When the wonderful staff there had finished readying him, we had a slow and difficult conversation, and when we had finished, he asked for my blessing.

Those were my last words to him, and I left him to continue the last few paces of his journey.

As Bill imitated the Lord in his death, may the Lord likewise grant Bill to rise with him in life.

The Gospel reading from St John chapter 5 is one that we don’t hear very often, but it holds several lessons for us from the Lord Himself.

There are two I want to pick up on here: the first is that whoever listens to the Lord’s words and believes in them, will have eternal life.

The second lesson is those who did good will rise again to life.

Scripture scholar

Bill was a scripture scholar, someone with a privileged insight into the Word of God.

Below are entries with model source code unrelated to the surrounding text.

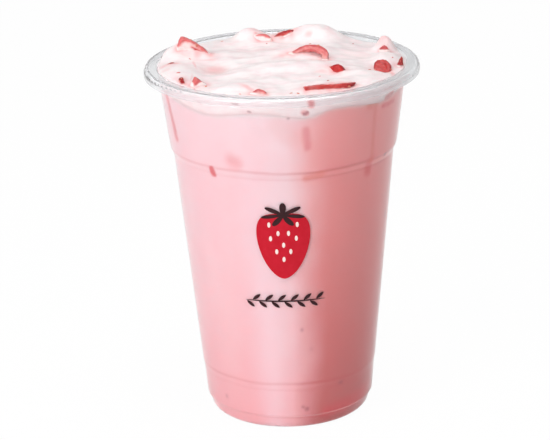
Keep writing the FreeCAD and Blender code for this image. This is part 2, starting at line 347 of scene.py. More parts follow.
def ring_at(radius, height):
    """One ring of points round the axis. Both values may vary round it."""
    return np.stack([radius * ROUND_X, radius * ROUND_Y, np.broadcast_to(height, ROUND_X.shape)],
                    axis=1)


def closed_rings(rings, steps):
    """Faces of a closed body: rings of points, then a point that closes each end."""
    faces = []
    for ring in range(rings - 1):
        a = ring * steps
        b = a + steps
        for i in range(steps):
            j = (i + 1) % steps
            faces.append((a + i, a + j, b + j, b + i))
    tips = rings * steps
    last = tips - steps
    for i in range(steps):
        j = (i + 1) % steps
        faces.append((j, i, tips))
        faces.append((last + i, last + j, tips + 1))
    return faces


def joined(bodies):
    """Points and faces of several bodies as one."""
    points, faces = [], []
    for own_points, own_faces in bodies:
        start = len(points)
        points += own_points
        faces += [tuple(start + v for v in face) for face in own_faces]
    return points, faces


def vectors(collection, key):
    flat = np.empty(len(collection) * 3, dtype=np.float32)
    collection.foreach_get(key, flat)
    return flat.reshape(-1, 3).astype(float)


def coordinates(mesh):
    """The mesh's points in millimetres."""
    return vectors(mesh.vertices, "co") / MM


def set_coordinates(mesh, points):
    mesh.vertices.foreach_set("co", (np.asarray(points) * MM).astype(np.float32).ravel())
    mesh.update()


def tree_of(objects):
    """One search tree over several meshes, in millimetres."""
    return BVHTree.FromPolygons(*joined(
        (coordinates(obj.data).tolist(), [face.vertices for face in obj.data.polygons])
        for obj in objects))


# ======== materials ========
RIM_TOP = 0.6              # the rim's look is full this far below its top, and starts at the next
RIM_FOOT = 1.4
RIM_HAZE = 0.14            # the rolled rim is less clear than the wall
RIM_SMOOTHER = 0.04
FLOOR_WHITE = 0.975        # share of plain white in the floor where it is seen
RIGHT_DIM = 0.28           # the surroundings lose this much at the right, seen through the plastic
DIM_START = -20.0          # place across where that dimming starts, and where it is full
DIM_FULL = 110.0


class Nodes:
    """The nodes of a material or a world under construction."""

    def __init__(self, owner, output="ShaderNodeOutputMaterial"):
        self.owner = owner
        owner.use_nodes = True
        self.tree = owner.node_tree
        self.tree.nodes.clear()
        self.output = self.tree.nodes.new(output)

    def feed(self, socket, value):
        if isinstance(value, bpy.types.NodeSocket):
            self.tree.links.new(value, socket)
        else:
            socket.default_value = value

    def add(self, kind, inputs=None, **settings):
        node = self.tree.nodes.new(kind)
        for key, value in settings.items():
            setattr(node, key, value)
        for key, value in (inputs or {}).items():
            self.feed(node.inputs[key], value)
        return node

    def place(self, scale=(1, 1, 1)):
        """Object coordinates in millimetres, stretched."""
        where = self.add("ShaderNodeTexCoord").outputs["Object"]
        return self.add("ShaderNodeVectorMath", {0: where, 1: tuple(s / MM for s in scale)},
                        operation="MULTIPLY").outputs[0]

    def along(self, axis):
        """Place along an axis, 0 for X to 2 for Z, in millimetres."""
        return self.add("ShaderNodeSeparateXYZ", {0: self.place()}).outputs[axis]

    def noise(self, scale, detail=3.0, roughness=0.5, stretch=(1, 1, 1)):
        return self.add("ShaderNodeTexNoise", {
            "Vector": self.place(stretch), "Scale": scale, "Detail": detail,
            "Roughness": roughness}).outputs["Fac"]

    def attribute(self, name):
        return self.add("ShaderNodeAttribute", attribute_name=name).outputs["Fac"]

    def span(self, value, low, high, to_low=0.0, to_high=1.0):
        """A value's range from low to high brought to another range, with soft ends."""
        return self.add("ShaderNodeMapRange", {
            "Value": value, "From Min": low, "From Max": high, "To Min": to_low,
            "To Max": to_high}, interpolation_type="SMOOTHSTEP").outputs[0]

    def math(self, operation, a, b):
        return self.add("ShaderNodeMath", {0: a, 1: b}, operation=operation).outputs[0]

    def rays(self, *kinds):
        """1 for light rays of these kinds and 0 for all others."""
        path = self.add("ShaderNodeLightPath").outputs
        share = path[kinds[0]]
        for kind in kinds[1:]:
            share = self.math("MAXIMUM", share, path[kind])
        return share

    def mix(self, factor, a, b):
        node = self.add("ShaderNodeMix", data_type="RGBA")
        for index, value in ((0, factor), (6, a), (7, b)):
            self.feed(node.inputs[index], value)
        return node.outputs[2]

    def fade(self, value, low, high, start, end):
        """From one colour to another as a value goes from low to high."""
        return self.mix(self.span(value, low, high), rgb(*start), rgb(*end))

    def tint(self, base, colours):
        """Colours laid over a base, each by the strength of the mesh's attribute of that name."""
        for name, colour in colours.items():
            base = self.mix(self.attribute(name), base, rgb(*colour))
        return base

    def bump(self, height, strength, distance):
        return self.add("ShaderNodeBump", {"Height": height, "Strength": strength,
                                           "Distance": distance * MM}).outputs[0]

    def blend_shaders(self, factor, a, b):
        return self.add("ShaderNodeMixShader", {0: factor, 1: a.outputs[0], 2: b.outputs[0]})

    def finish(self, shader):
        self.tree.links.new(shader.outputs[0], self.output.inputs["Surface"])
        return self.owner

    def surface(self, base, roughness, gloss=0.5, soft=(0.0, (1.0, 1.0, 1.0), 0.0), normal=None):
        """Ends the material. The soft light inside has a weight, reaches by colour and a scale."""
        shader = self.add("ShaderNodeBsdfPrincipled", {
            "Base Color": base, "Roughness": roughness, "Specular IOR Level": gloss,
            "Subsurface Weight": soft[0], "Subsurface Radius": soft[1],
            "Subsurface Scale": soft[2]})
        if normal is not None:
            self.feed(shader.inputs["Normal"], normal)
        return self.finish(shader)


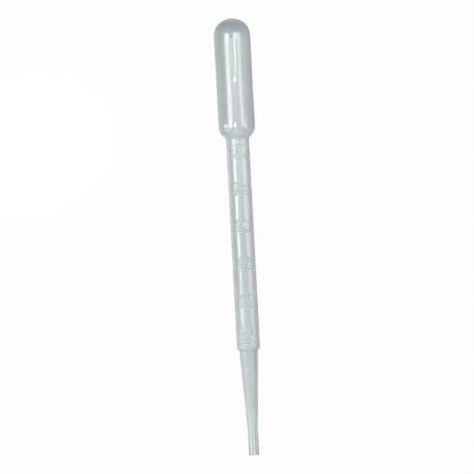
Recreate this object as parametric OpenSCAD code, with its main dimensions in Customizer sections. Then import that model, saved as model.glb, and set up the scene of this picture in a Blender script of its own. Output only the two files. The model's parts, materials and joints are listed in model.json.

He spent much of his life listening to that Word, studying it, deepening his knowledge of it, and not for his own sake, but “doing the good” of sharing it with his students, those who would eventually become his brother priests.

The good that we learn from our teachers and the good we pass on from them surely counts not only in our favour but in theirs.  And a way of paying our debt to our teachers is to pass on the best of whatever we learned from them.

It ensures the tradition of the faith down through the years; but, more importantly on this occasion, it reminds of the good they did.

The Lord assures us today that those who listen to His voice, and who do good as a consequence, will rise to eternal life.

This is what we pray for our brother Bill, as we commend him to almighty God and to the mercy of the risen Lord.

Eternal rest grant unto him O Lord, and let perpetual light shine upon him. May he rest in peace. Amen.